Depuis les années 90, le catholicisme français s’est vu envahir de propos conservateurs autour des questions de sexualité comme le témoigne le mouvement de La Manif pour tous qui met en lumière ce processus dans l’ordre public. Mais les scandales d’abus sexuels dans l’Église française et dans le reste du monde, montrent qu’il faut également revoir l’ordre interne. Aujourd’hui, les mentalités ont évolué même au sein des branches catholiques les plus conservatrices. Cette prise de conscience collective serait apparue, en France, suite à diverses affaires, des révélations en série, la sortie choc du documentaire de François Ozon en 2019, Grâce à Dieu et enfin la publication du rapport de la Commission indépendante sur les abus sexuels dans l’Eglise (CIASE).

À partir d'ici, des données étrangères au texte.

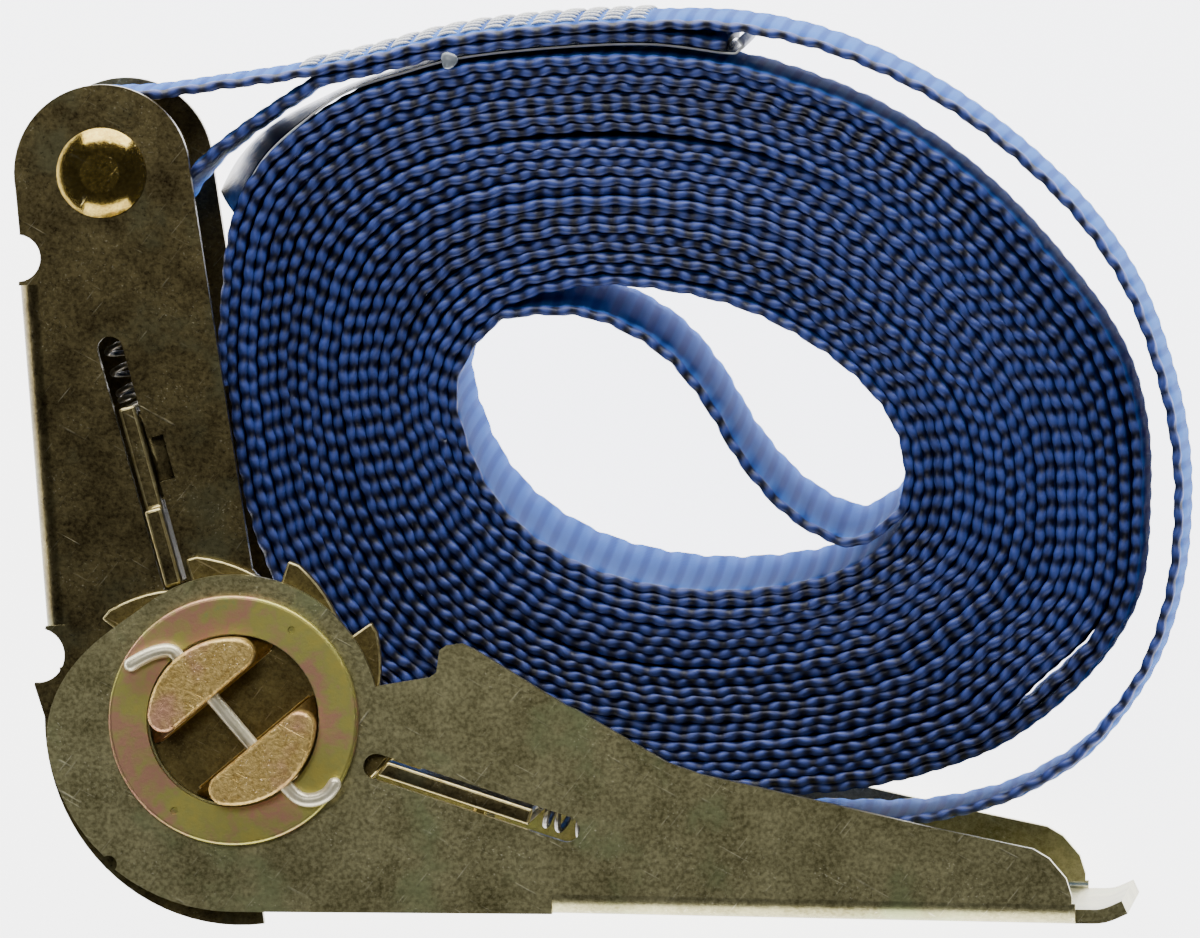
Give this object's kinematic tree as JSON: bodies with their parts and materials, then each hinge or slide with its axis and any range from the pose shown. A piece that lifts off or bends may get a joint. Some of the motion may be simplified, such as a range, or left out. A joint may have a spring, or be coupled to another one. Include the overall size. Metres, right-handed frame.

Les nouvelles affaires seraient-elles productrices de renouveau, d’une prise de conscience de la part des États mais surtout de l’Église catholique ? Depuis dix ans environ, on note dans le monde entier, un accroissement de la sensibilité et de la volonté d’agir au sein de la hiérarchie ecclésiale. De plus en plus de communautés catholiques mettent en place des mesures concrètes. Mais évidemment, cette prise de conscience ne s'observe pas partout. Notamment dans les pays pauvres, dans lesquels les abus sexuels sur mineurs s’inscrivent dans une violence globale. L’Église a développé des nouveaux moyens pour protéger les enfants et adolescents tels que la prévention et l’accueil des victimes. En France, plusieurs cellules d’écoute des victimes ont vu le jour. Le Pape François est aussi un porte-parole de la cause : « Face au fléau des abus sexuels perpétrés par des membres de l'Église au détriment des mineurs, j'ai pensé vous interpeller vous, patriarches, cardinaux, archevêques, évêques, supérieurs religieux et responsables, pour qu'ensemble nous écoutions le Saint-Esprit, qu’il nous guide dans l’écoute du cri des petits qui demandent justice », discours prononcé en 2019 dans la salle du Synode au Vatican.Ainsi, l’Église produit un réel effort de sensibilisation sur les thèmes de la pédocriminalité mais dans les régions les plus reculées, le silence fait rage.